The following outlines important projects and initiatives that are implemented on Solid Waste Management
Kaoki Maange Recycling Project
The ‘KaokiMaange’ recycling project which exports aluminum cans, pet bottles, and wet cell batteries continues to be a success and provides a model both nationally and regionally.
Electronic Waste Project
The project undertook a stock taking and baseline study of e-waste in Kiribati and recommended sustainable solutions including recycling nationally and export overseas.

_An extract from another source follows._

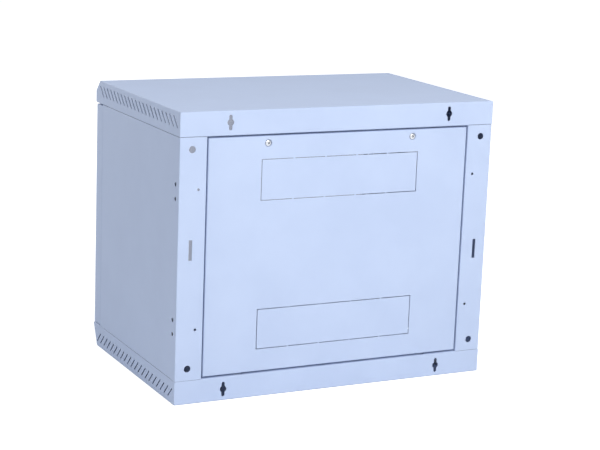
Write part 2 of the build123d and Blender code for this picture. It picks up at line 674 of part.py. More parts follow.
def earth_stud():
    return rod_z(EARTH_RADIUS, SHEET, SHEET + EARTH_HEIGHT, EARTH_X, EARTH_Y, small_round)


def earth_nut():
    face = Pos(EARTH_X, EARTH_Y) * nut_face(EARTH_NUT, EARTH_RADIUS + FIT, small_round)
    return along_z(face, SHEET, SHEET + EARTH_NUT_HEIGHT)


os.makedirs("parts", exist_ok=True)

save("top_cover", top_cover())
save("bottom_tray", bottom_tray())
right_side = side_panel()
save("side_panel_right", right_side)
save("side_panel_left", turned_over(right_side))
save("rear_panel", rear_panel())
save("rear_panel_screws", *rear_panel_screws())

right_rail = mounting_rail()
save("mounting_rail_right", right_rail)
save("mounting_rail_left", mirror(right_rail, Plane.YZ))

upper_right_depth_rail = depth_rail()
lower_right_depth_rail = mirror(upper_right_depth_rail, Plane.XY.offset(MID))
save("depth_rail_upper_right", upper_right_depth_rail)
save("depth_rail_upper_left", mirror(upper_right_depth_rail, Plane.YZ))
save("depth_rail_lower_right", lower_right_depth_rail)
save("depth_rail_lower_left", mirror(lower_right_depth_rail, Plane.YZ))
save("rail_bolts", *rail_bolts())
save("rail_nuts", *rail_nuts())

save("door_frame", door_frame())
save("glass_tape", glass_tape())
save("door_glass", door_glass())
save("hinge_pivot_lower", hinge_pivot_lower())
save("hinge_bracket", hinge_bracket())
save("hinge_pin_upper", hinge_pin_upper())
save("hinge_spring", hinge_spring())
save("lock_body", lock_body())
save("lock_nut", lock_nut())
save("lock_plug", lock_plug())
save("lock_cam", lock_cam())
save("lock_cam_nut", lock_cam_nut())
save("door_bumpers", *door_bumpers())
save("earth_stud", earth_stud())
save("earth_nut", earth_nut())
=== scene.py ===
# %% [markdown]
# # A wall cabinet for network equipment
#
# The cabinet is folded from thin sheet steel: a top cover, a bottom tray and two side panels make the shell,
# a removable panel closes the rear, and a framed glass door closes the front. Its solids come ready made
# from the CAD model, at their real size. This lesson gives them their finishes, adds the small turned and
# threaded pieces that the solids only hint at, and takes their portrait from behind, where the wall would be.
#
# The first cell loads the solids. Each one arrives as an object in metres that stands in its true place,
# and it stays there: nothing below moves it or bends it.

import json
import math

import bmesh
import bpy
from mathutils import Matrix, Vector


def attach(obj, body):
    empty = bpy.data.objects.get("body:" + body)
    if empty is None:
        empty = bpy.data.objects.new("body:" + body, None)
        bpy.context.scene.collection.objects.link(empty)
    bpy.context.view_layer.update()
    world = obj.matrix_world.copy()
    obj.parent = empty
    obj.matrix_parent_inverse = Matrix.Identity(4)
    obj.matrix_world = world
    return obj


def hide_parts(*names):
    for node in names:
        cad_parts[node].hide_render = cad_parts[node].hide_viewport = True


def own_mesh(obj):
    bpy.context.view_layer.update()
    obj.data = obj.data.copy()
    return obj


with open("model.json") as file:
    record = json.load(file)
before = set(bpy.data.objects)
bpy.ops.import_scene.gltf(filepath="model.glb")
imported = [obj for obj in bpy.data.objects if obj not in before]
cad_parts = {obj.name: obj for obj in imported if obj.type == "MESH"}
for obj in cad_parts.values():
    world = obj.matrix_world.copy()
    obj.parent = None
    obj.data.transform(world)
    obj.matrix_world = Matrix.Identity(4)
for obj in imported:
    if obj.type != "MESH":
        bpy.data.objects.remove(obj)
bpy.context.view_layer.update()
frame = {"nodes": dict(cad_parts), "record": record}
MM = 0.001

# %% [markdown]
# ## The camera
#
# The photograph looks at the rear from a little above, past the corner of the right side. Where the camera
# stood was worked out from the outline and the holes of the cabinet in the picture. It could be set by hand
# until the outlines match, but three angles, a place and a lens are easier to read and to repeat.
#
# The azimuth turns from the front of the cabinet towards its right side, the elevation lifts the camera
# above the level, and the roll is the slight tilt that the photographer left in.

# %% Stand the camera where the photographer stood
AZIMUTH = math.radians(153.198)
ELEVATION = math.radians(12.380)
ROLL = math.radians(2.197)
CAMERA_PLACE = Vector((1.3744, 2.7720, 0.9307))
LENS = 103.75
SENSOR = 36.0

level = Vector((math.cos(AZIMUTH), math.sin(AZIMUTH), 0))
back = Vector((
    math.sin(AZIMUTH) * math.cos(ELEVATION),
    -math.cos(AZIMUTH) * math.cos(ELEVATION),
    math.sin(ELEVATION),
))
across = level * math.cos(ROLL) + back.cross(level) * math.sin(ROLL)
upward = back.cross(across)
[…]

Urban Development Project (UDP)
The project is phase 2 of the Kiribati Solid Waste Management Programme funded by the New Zealand Government and has the following 3 expected outputs:
– Public and government-level awareness-raising about solid waste management
– Effective solid waste management services provided to urban users
– National and local level Solid Waste Management enabling environment strengthened
On an international front, Kiribati is a party to a number of pollution related conventions: These includes:
– London Convention 1972 on the control of waste dumping in the sea,
– Basel Convention on regulating the transboundary movements of hazardous wastes,
– Waigani Convention on banning the importation into Forum Island Countries of hazardous and radioactive wastes and to control the transboundary movement and management of hazardous wastes within the South Pacific region
– Stockholm Convention a global treaty to protect human health from persistent organic pollutants (POPs).
– Kiribati is also actively engaged in the on-going negotiation on the new legally binding instrument on the Minamata Convention on Mercury.